We make no statement about $x_1$.

We specify that:

$x_{n + 1} = \dfrac {x_n + \dfrac a {x_n} } 2$

Now:

 $\ds x_{n + 1} - \sqrt a$ $=$ $\ds \frac {x_n + \dfrac a {x_n} } 2 - \sqrt a$ $\ds$ $=$ $\ds \frac 1 {2 x_n} \paren {x_n^2 - 2 x_n \sqrt a + a}$ $\ds$ $=$ $\ds \frac 1 {2 x_n} \paren {x_n - \sqrt a}^2$ $\ds$ $=$ $\ds \frac 1 {2 x_n} \paren {\dfrac {\paren {x_{n - 1} - \sqrt a}^2} {2 x_{n - 1} } }^2$ $\ds$ $=$ $\ds \frac 1 {2 x_n} \frac 1 {\paren {2 x_{n - 1} }^2} \paren {x_{n - 1} - \sqrt a}^4$ $\ds$ $=$ $\ds \frac 1 {2 x_n} \frac 1 {\paren {2 x_{n - 1} }^2} \frac 1 {\paren {2 x_{n - 2} }^4} \paren {x_{n - 2} - \sqrt a}^8$ $\ds$ $=$ $\ds \frac 1 {2 x_n} \frac 1 {\paren {2 x_{n - 1} }^2} \cdots \frac 1 {\paren {2 x_1}^{2 n - 1} } \paren {x_1 - \sqrt a}^{2 n}$

If we now assume that $x_1 \ge \sqrt a$, then it follows from Lemma 2 that $x_n \ge \sqrt a$.

So:

 $\ds \size {x_{n + 1} - \sqrt a}$ $\le$ $\ds \paren {\frac 1 {2 \sqrt a} }^{1 + 2 + 2^2 + \cdots + 2^{n - 1} } \paren {x_1 - \sqrt a}^{2 n}$ $\ds$ $=$ $\ds \paren {\frac 1 {2 \sqrt a} }^{\dfrac {2^n - 1} {2 - 1} } \paren {x_1 - \sqrt a}^{2 n}$ $\ds$ $=$ $\ds 2 \sqrt a \paren {\frac {x_1 - \sqrt a} {2 \sqrt a} }^{2 n}$

If $\size y < 1$, then $y^n \to 0$ as $n \to \infty$ from Sequence of Powers of Number less than One.

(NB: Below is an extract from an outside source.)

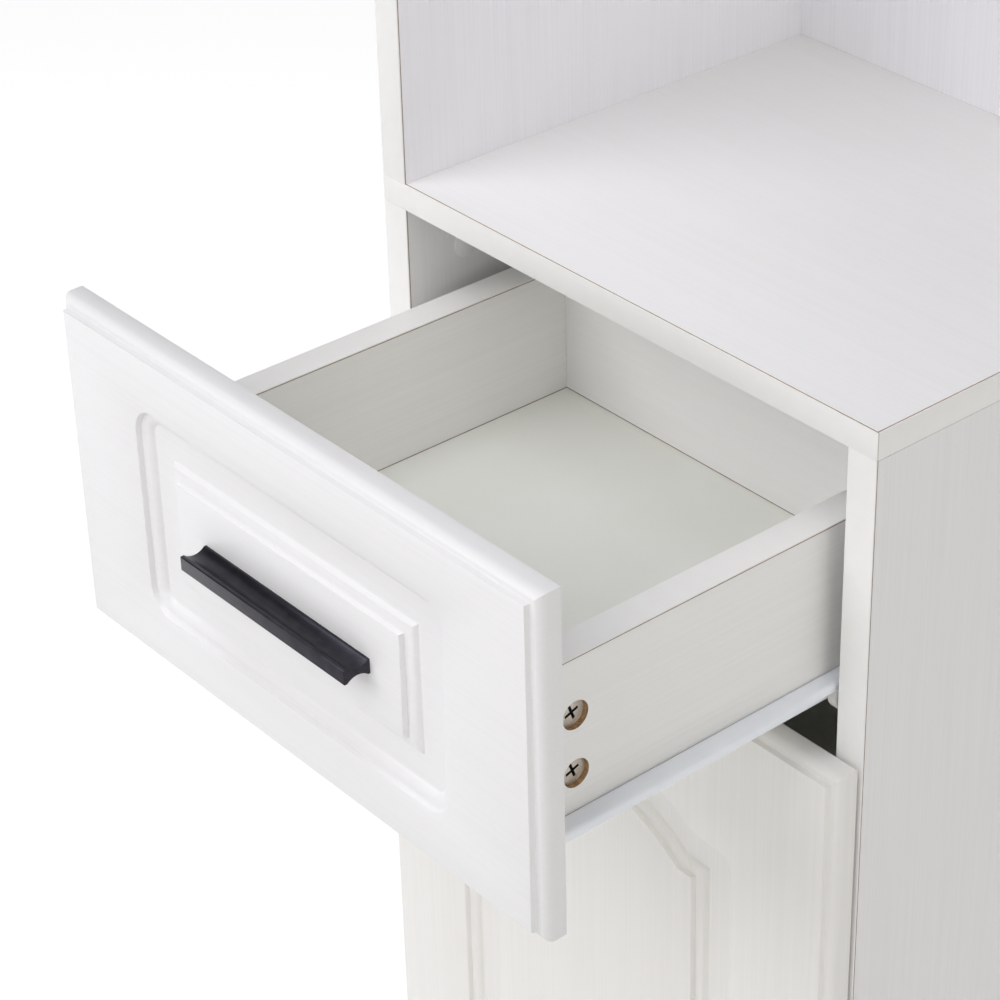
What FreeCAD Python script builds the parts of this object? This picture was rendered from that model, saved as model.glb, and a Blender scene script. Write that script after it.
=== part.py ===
import FreeCAD, Part
import math
import os

os.makedirs("parts", exist_ok=True)

Vector = FreeCAD.Vector

# Driving sizes, all in millimetres. x runs to the right, y to the wall behind, z up.
# While a piece is made, y is zero at the front edges of the boards and z is zero on the floor.
cabinet_width = 360.0
worktop_level = 860.0
upper_height = 700.0
side_thickness = 18.0
board_thickness = 15.0
back_thickness = 15.0
thin_board_thickness = 3.0
plinth_height = 65.0
plinth_setback = 40.0
glide_height = 5.0

# Fronts of the drawer and the door
front_thickness = 16.0
front_gap = 2.0
front_side_reveal = 1.0
front_spacing = 3.0
drawer_front_height = 186.0
drawer_front_rise = 1.0
door_bottom_level = 68.0

# Routing of the fronts
edge_round_radius = 6.0
routing_step = 1.8
routing_draft = 0.8
routing_ledge = 3.0
ovolo_radius = 5.0
routing_floor_width = 13.5
drawer_stile = 62.0
drawer_rail = 34.0
door_stile = 68.0
door_bottom_rail = 68.0
door_shoulder_drop = 86.0
arch_shoulder_length = 16.7
arch_rise_share = 1 / 3

# Drawer box and its travel
slide_gap = 12.5
drawer_side_thickness = 18.0
drawer_side_lift = 22.0
drawer_side_drop = 65.0
drawer_box_overhang = 35.0
drawer_rear_clearance = 5.0
drawer_floor_lift = 22.0

# Handles
handle_length = 127.0
handle_projection = 15.0
handle_half_height = 4.0
handle_waist_half_height = 1.6
handle_foot_thickness = 1.2
handle_lip_thickness = 2.0
handle_lip_round = 0.7
handle_hole_spacing = 96.0
handle_screw_depth = 3.6
door_handle_drop = 50.0

# Roller slides
slide_length = 250.0
steel_thickness = 1.2
channel_start_y = 2.0
bend_radius = 1.0
drawer_web_height = 15.0
drawer_flange_width = 10.5
drawer_lip_height = 4.4
lip_clearance = 0.7
under_flange_width = 14.0
channel_inner_height = 17.4
channel_flange_width = 9.2
roller_radius = 8.4
front_roller_radius = 10.4
front_roller_y = 13.0
rear_roller_inset = 12.0
roller_clearance = 0.3
open_roller_gap = 19.2
roller_notch_clearance = 1.0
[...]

$y^{2^n} \to 0$ as $n \to \infty$

Thus we see that:

$x_n \to \sqrt a$ as $n \to \infty$

provided that:

$\dfrac {x_1 - \sqrt a} {2 \sqrt a} < 1$

that is, that:

$\sqrt a \le x_1 < 3 \sqrt a$

We assumed above that $x_1 \ge \sqrt a$.

Now we have shown that $x_n \to \sqrt a$ as $n \to \infty$ provided that $\sqrt a \le x_1 < 3 \sqrt a$.

However, we have already shown that $x_n \to \sqrt a$ as long as $x_1 \ge 0$.

The advantage to this analysis is that this gives us an opportunity to determine how close $x_n$ gets to $\sqrt a$.

$\blacksquare$